** WHAT YOU SHOULD DO **
Restate the opening lines of the material below word for word, stopping after the line that contains "RIDGE_END_SLOPE = 3 * MM".

** ITEMS **
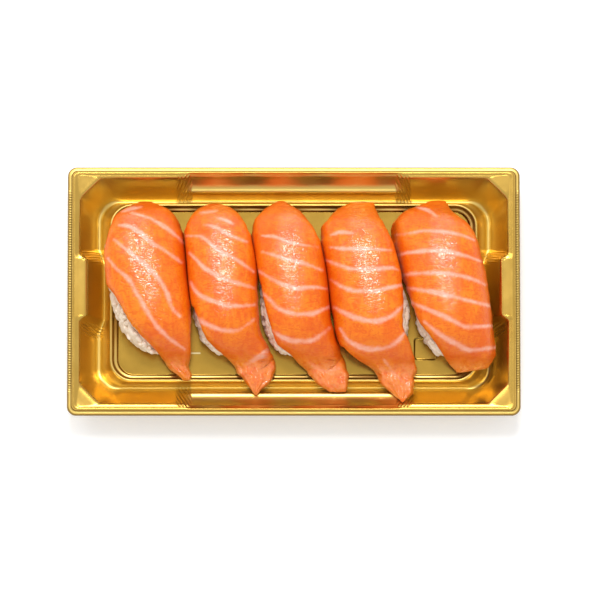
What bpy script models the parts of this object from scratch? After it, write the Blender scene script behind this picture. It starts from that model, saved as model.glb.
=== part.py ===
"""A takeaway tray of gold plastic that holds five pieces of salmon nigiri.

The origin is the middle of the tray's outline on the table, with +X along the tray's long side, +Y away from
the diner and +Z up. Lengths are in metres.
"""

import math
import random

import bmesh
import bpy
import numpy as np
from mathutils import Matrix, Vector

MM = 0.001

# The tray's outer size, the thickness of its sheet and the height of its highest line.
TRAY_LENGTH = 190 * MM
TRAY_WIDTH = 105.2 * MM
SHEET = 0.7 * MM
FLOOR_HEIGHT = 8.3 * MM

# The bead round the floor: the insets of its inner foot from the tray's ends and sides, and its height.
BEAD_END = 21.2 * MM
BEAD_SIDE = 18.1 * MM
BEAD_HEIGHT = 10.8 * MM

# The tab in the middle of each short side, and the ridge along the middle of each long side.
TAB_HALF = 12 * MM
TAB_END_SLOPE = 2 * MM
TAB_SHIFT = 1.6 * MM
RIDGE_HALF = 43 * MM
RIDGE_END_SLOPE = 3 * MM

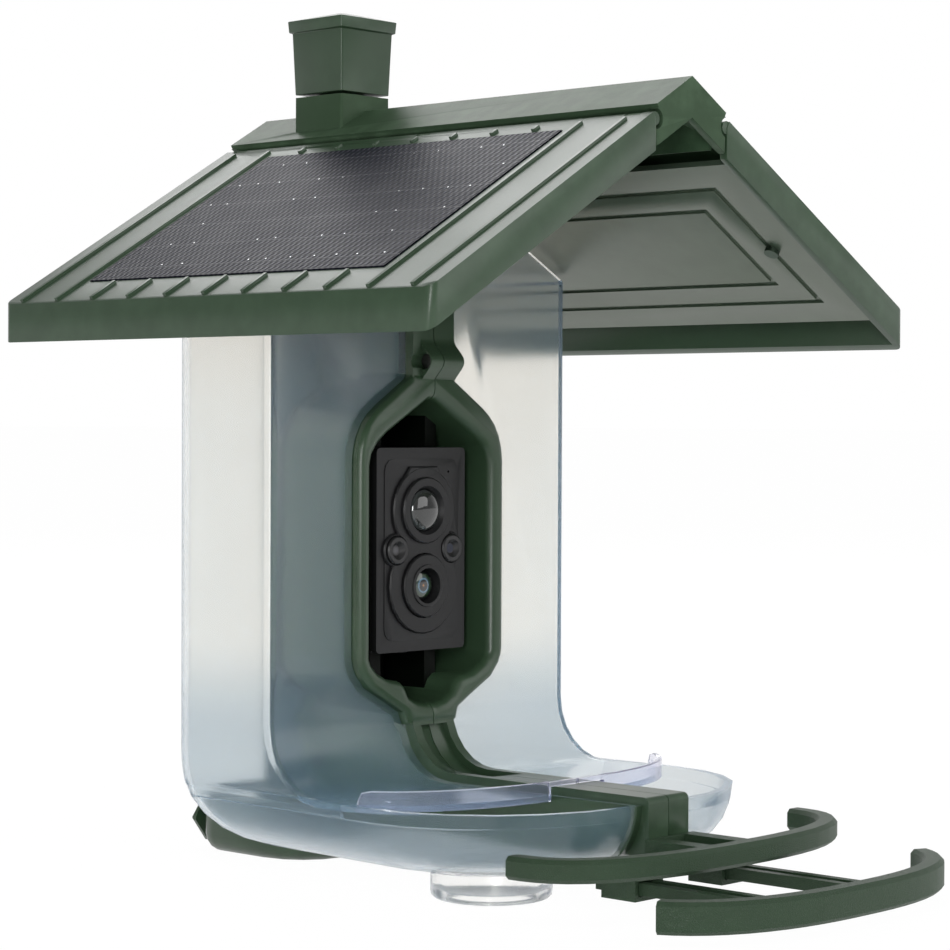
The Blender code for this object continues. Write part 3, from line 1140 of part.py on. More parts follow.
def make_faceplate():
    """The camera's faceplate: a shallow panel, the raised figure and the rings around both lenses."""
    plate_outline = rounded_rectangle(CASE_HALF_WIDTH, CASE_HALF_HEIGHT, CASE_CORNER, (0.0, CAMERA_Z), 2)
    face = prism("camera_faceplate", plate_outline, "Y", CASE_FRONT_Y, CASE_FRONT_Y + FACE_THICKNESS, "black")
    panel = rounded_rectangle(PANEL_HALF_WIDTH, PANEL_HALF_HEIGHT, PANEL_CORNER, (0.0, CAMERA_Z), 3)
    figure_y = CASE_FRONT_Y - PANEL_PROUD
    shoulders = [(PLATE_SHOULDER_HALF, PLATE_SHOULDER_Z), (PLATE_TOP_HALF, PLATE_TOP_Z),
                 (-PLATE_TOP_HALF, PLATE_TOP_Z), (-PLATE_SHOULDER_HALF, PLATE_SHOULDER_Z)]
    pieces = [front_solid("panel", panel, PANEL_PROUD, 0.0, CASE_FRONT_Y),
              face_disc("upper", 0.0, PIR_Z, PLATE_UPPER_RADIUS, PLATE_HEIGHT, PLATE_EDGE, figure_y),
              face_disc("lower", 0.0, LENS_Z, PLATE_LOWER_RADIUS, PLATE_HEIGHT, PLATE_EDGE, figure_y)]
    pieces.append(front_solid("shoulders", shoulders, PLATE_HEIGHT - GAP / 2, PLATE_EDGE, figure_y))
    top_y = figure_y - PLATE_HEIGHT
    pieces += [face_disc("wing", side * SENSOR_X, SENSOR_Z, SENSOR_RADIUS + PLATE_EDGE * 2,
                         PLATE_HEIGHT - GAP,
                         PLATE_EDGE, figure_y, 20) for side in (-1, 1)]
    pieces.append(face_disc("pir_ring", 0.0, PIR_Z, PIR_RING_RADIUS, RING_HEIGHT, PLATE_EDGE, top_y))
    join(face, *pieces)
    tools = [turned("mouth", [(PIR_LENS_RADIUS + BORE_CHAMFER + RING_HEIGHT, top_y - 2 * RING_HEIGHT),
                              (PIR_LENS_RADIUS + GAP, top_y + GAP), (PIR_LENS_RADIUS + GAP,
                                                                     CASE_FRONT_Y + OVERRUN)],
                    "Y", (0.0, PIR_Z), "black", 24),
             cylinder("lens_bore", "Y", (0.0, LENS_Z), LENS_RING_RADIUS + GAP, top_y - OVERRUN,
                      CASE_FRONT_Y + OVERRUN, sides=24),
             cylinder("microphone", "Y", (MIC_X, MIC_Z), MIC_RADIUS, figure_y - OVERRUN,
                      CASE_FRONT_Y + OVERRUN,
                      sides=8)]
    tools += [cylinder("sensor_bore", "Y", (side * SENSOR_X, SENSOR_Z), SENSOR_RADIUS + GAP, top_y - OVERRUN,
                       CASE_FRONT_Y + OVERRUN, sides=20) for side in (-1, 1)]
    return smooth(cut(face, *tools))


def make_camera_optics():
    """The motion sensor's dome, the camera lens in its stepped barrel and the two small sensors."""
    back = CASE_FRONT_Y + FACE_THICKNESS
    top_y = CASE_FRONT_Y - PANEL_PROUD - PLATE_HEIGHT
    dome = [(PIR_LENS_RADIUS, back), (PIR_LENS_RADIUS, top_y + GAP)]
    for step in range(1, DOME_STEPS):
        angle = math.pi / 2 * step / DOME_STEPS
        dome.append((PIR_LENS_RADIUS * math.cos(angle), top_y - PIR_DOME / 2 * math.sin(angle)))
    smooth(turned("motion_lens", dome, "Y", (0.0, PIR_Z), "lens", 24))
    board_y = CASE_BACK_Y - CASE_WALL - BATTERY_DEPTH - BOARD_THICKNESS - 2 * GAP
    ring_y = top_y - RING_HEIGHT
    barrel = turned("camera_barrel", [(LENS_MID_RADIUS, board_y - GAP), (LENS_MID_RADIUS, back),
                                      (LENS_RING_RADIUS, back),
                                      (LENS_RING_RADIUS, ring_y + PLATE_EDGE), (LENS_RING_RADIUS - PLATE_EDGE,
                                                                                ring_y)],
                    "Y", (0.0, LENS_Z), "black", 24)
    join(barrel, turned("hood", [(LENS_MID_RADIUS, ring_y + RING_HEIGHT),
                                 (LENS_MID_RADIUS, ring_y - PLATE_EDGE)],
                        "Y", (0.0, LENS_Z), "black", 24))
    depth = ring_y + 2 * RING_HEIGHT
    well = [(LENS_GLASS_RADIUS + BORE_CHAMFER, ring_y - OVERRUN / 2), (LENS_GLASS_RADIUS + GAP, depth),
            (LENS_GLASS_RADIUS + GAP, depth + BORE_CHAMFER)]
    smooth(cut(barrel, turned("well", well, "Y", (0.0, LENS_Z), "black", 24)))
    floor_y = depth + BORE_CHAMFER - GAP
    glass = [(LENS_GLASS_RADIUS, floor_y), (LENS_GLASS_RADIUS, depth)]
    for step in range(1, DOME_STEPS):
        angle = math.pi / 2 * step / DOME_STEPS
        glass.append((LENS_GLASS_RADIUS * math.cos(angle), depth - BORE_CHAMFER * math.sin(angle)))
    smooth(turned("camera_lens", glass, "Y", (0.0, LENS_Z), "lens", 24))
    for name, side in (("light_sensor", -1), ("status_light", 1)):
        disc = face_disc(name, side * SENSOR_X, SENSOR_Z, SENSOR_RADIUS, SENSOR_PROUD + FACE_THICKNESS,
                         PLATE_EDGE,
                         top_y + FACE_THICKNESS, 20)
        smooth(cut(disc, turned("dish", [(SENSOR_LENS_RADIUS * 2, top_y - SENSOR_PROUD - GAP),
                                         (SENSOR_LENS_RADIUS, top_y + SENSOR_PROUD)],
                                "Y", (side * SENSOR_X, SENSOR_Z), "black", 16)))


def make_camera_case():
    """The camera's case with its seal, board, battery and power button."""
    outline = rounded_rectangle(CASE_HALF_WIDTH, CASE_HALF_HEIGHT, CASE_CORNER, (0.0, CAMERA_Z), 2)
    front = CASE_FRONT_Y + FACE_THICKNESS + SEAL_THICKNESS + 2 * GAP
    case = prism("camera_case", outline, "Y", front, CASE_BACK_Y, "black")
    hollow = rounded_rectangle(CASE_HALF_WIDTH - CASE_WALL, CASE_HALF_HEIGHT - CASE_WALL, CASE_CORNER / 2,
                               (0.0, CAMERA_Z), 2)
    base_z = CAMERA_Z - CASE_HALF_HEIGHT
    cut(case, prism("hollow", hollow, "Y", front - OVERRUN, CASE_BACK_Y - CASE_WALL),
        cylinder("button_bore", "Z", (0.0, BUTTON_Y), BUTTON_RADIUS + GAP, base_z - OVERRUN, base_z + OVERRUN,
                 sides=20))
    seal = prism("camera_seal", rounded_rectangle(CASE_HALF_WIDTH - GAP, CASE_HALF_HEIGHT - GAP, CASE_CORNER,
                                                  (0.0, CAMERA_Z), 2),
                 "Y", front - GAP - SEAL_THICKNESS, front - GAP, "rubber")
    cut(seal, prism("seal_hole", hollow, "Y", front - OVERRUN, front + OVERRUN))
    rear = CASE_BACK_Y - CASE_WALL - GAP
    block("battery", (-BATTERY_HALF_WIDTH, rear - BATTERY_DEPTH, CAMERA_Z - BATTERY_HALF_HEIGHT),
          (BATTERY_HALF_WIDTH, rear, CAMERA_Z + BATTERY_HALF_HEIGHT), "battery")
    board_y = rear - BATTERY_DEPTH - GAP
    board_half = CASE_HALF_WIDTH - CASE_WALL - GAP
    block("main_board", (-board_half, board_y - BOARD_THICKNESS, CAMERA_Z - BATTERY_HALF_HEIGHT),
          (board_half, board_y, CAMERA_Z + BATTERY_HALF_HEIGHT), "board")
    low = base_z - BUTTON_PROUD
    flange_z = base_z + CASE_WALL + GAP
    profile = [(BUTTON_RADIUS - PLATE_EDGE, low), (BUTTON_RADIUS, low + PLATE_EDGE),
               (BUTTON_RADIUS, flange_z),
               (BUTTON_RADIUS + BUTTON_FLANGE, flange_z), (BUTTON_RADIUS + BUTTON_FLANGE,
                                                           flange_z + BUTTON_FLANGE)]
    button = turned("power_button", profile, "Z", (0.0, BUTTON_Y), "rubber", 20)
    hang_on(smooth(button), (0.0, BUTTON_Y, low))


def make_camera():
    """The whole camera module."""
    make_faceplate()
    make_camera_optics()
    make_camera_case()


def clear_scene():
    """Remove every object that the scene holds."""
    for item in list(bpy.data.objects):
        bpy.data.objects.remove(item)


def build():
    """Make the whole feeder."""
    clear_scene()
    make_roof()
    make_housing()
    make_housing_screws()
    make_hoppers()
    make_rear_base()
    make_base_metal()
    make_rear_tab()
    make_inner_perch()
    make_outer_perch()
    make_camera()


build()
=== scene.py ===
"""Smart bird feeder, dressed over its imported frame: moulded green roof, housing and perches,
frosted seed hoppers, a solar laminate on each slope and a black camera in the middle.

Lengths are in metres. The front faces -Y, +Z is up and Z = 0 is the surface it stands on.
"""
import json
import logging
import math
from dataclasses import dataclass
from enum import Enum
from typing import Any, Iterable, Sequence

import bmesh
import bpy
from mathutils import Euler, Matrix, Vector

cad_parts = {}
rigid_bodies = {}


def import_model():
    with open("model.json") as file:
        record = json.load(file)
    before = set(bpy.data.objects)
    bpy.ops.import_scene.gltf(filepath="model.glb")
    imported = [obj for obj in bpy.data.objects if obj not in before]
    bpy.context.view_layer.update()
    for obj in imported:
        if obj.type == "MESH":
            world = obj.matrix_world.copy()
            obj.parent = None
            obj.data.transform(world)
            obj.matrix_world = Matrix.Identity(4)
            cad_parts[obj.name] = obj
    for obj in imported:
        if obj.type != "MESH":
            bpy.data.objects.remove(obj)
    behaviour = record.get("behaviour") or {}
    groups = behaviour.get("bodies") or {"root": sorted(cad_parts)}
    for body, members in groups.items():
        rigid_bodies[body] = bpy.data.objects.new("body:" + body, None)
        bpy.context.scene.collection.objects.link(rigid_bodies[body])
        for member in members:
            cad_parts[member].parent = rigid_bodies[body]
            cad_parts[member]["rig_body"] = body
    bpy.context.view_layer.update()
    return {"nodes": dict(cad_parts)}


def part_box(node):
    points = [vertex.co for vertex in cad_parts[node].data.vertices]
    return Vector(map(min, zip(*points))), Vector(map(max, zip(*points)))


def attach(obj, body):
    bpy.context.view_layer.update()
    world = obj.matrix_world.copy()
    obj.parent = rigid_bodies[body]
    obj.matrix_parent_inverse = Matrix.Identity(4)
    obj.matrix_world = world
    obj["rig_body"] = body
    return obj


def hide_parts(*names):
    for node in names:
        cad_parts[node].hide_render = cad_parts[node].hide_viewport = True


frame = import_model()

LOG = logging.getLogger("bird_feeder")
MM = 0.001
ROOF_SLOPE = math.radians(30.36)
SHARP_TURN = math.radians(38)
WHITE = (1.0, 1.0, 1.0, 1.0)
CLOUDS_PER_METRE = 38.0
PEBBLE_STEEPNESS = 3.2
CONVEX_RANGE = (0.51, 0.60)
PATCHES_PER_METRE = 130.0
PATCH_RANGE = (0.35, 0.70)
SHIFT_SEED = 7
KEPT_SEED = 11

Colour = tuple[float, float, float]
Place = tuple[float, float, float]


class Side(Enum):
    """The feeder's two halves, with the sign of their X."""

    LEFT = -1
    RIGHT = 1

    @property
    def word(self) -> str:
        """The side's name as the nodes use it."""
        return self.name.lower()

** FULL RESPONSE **
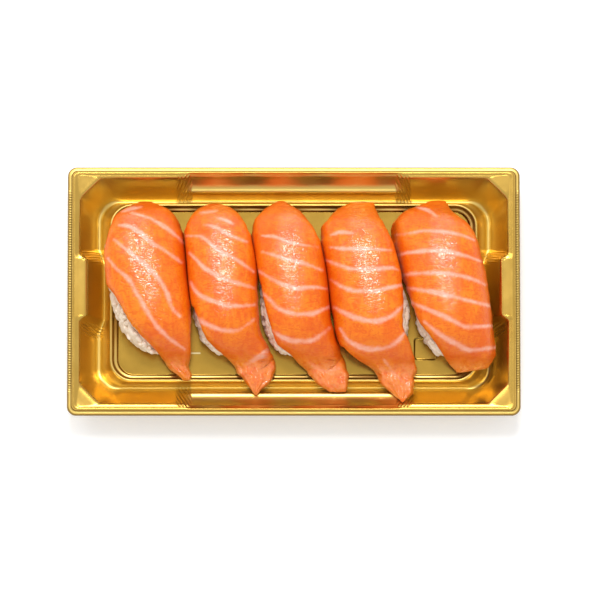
What bpy script models the parts of this object from scratch? After it, write the Blender scene script behind this picture. It starts from that model, saved as model.glb.
=== part.py ===
"""A takeaway tray of gold plastic that holds five pieces of salmon nigiri.

The origin is the middle of the tray's outline on the table, with +X along the tray's long side, +Y away from
the diner and +Z up. Lengths are in metres.
"""

import math
import random

import bmesh
import bpy
import numpy as np
from mathutils import Matrix, Vector

MM = 0.001

# The tray's outer size, the thickness of its sheet and the height of its highest line.
TRAY_LENGTH = 190 * MM
TRAY_WIDTH = 105.2 * MM
SHEET = 0.7 * MM
FLOOR_HEIGHT = 8.3 * MM

# The bead round the floor: the insets of its inner foot from the tray's ends and sides, and its height.
BEAD_END = 21.2 * MM
BEAD_SIDE = 18.1 * MM
BEAD_HEIGHT = 10.8 * MM

# The tab in the middle of each short side, and the ridge along the middle of each long side.
TAB_HALF = 12 * MM
TAB_END_SLOPE = 2 * MM
TAB_SHIFT = 1.6 * MM
RIDGE_HALF = 43 * MM
RIDGE_END_SLOPE = 3 * MM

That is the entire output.